Not only that, but he has a Gorgeouspill, which makes you (yep you guessed it) more beautiful each day. There's testimonials! And Gorgeouspill can save the world! (Actual Gorgeouspill is the "only one savior of the world!"). Please check out the lengthy explanation. I may have snorted something out of my nose as I read it.

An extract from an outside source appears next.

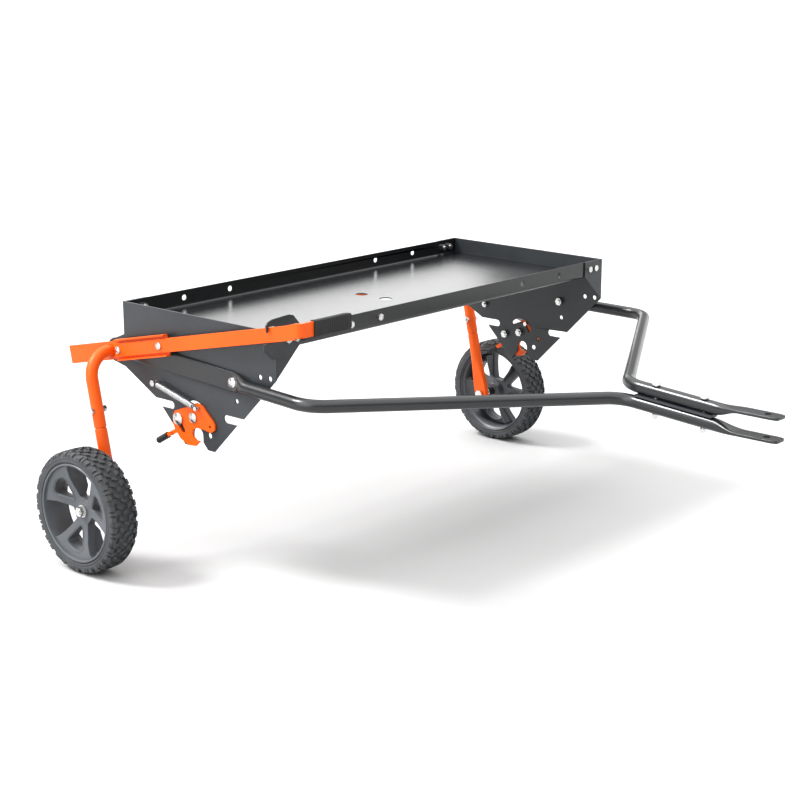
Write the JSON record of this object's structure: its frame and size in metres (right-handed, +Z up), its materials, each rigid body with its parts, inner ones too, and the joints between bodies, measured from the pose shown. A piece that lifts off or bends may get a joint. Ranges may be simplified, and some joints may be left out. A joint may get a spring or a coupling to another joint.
{
  "type": "tow behind cart",
  "caption": "Tow-behind cart with a shallow steel tray, slotted end plates, a bent tube hitch, and side wheels on a cranked frame raised by a hand lever.",
  "frame": {"origin": "middle of the bounding box in X and Y, on the ground under the tyres", "axes": "+X forward to the hitch, +Y to the cart's left, +Z up"},
  "size_m": [1.3819, 1.39, 0.561],
  "materials": {
    "frame_paint": "satin dark grey powder coat",
    "orange_paint": "satin orange powder coat",
    "zinc": "bright zinc plate",
    "rubber": "matte",
    "tyre_rubber": "matte",
    "wheel_plastic": "moulded, fine grain",
    "nylon": "moulded"
  },
  "bodies": {
    "frame": {"tray_pan": "frame_paint", "end_plate_right": "frame_paint", "end_plate_left": "frame_paint", "lever_hook": "frame_paint", "hitch_tube_right": "frame_paint", "hitch_tube_left": "frame_paint", "hitch_tie_bar": "frame_paint", "corner_bolts": "zinc", "corner_nuts": "zinc", "wall_bolts": "zinc", "wall_nuts": "zinc", "hitch_side_bolts": "zinc", "hitch_side_nuts": "zinc", "hitch_tie_bolts": "zinc", "hitch_tie_nuts": "zinc", "latch_pivot_bolts": "zinc", "latch_stop_bolts": "zinc", "latch_nuts": "zinc", "spring_anchors": "zinc", "anchor_nuts": "zinc", "spring_right": "zinc", "spring_left": "zinc", "pivot_bushes": "nylon"},
    "lift_crank": {"crank_tube": "orange_paint", "leg_tube_right": "orange_paint", "leg_tube_left": "orange_paint", "leg_bolts": "zinc", "leg_nuts": "zinc", "lever_channel": "orange_paint", "lift_lever": "orange_paint", "lever_rivets": "zinc", "lever_grip": "rubber", "axle_bolts": "zinc", "axle_spacers": "zinc", "axle_washers": "zinc", "axle_nuts": "zinc"},
    "right_wheel": {"wheel_right": "wheel_plastic", "tyre_right": "tyre_rubber", "hub_bush_right": "nylon"},
    "left_wheel": {"wheel_left": "wheel_plastic", "tyre_left": "tyre_rubber", "hub_bush_left": "nylon"},
    "right_latch": {"latch_right": "orange_paint", "latch_sleeve_right": "rubber", "spring_pin_right": "zinc"},
    "left_latch": {"latch_left": "orange_paint", "latch_sleeve_left": "rubber", "spring_pin_left": "zinc"}
  },
  "joints": [
    {"name": "lift", "type": "hinge", "parent": "frame", "child": "lift_crank", "pos_m": [-0.55405, 0, 0.42339], "axis": [0, -1, 0], "range_deg": [0, 70]},
    {"name": "right_wheel_spin", "type": "hinge", "parent": "lift_crank", "child": "right_wheel", "pos_m": [-0.49203, -0.662, 0.1265], "axis": [0, 1, 0], "continuous": true},
    {"name": "left_wheel_spin", "type": "hinge", "parent": "lift_crank", "child": "left_wheel", "pos_m": [-0.49203, 0.662, 0.1265], "axis": [0, 1, 0], "continuous": true},
    {"name": "right_latch_swing", "type": "hinge", "parent": "frame", "child": "right_latch", "pos_m": [-0.31505, -0.5225, 0.32339], "axis": [0, 1, 0], "range_deg": [0, 32], "stiffness_Nm_per_rad": 2, "springref_deg": -11.46, "deforming": ["spring_right"]},
    {"name": "left_latch_swing", "type": "hinge", "parent": "frame", "child": "left_latch", "pos_m": [-0.31505, 0.5225, 0.32339], "axis": [0, 1, 0], "range_deg": [0, 32], "stiffness_Nm_per_rad": 2, "springref_deg": -11.46, "deforming": ["spring_left"]}
  ]
}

I wonder sometimes. I really do.

6 comments:

Trish @ Love, Laughter, Insanity said...

Suspenders are never a good idea...interesting thing to see in a popular mechanics zine.

Alyce said...

Hehe! I think I figured out by the sixth grade that suspenders were not for me. I'm kind of embarassed that it took me that long.

Literary Feline said...

That's too funny! I couldn't resist reading about the staying young forever deal. I am still laughing over it.

Lucky said...

My dad always wore suspenders and he looked about as good!!! Although, I'm all for the immortality thing. Who knew it was that easy. Stand back religion, you've got competition.

Debi said...

Oh Kim, pleeeeeease tell me you still have one of those oh-so-annoying little card thingies left in his magazine that you can mail me so I can get my very own subscription! Sheesh...and I was under the impression that Popular Mechanics just wasn't for me. Live and learn, huh?

Anonymous said...

That ring thing sounds like something Scientologists would be peddling.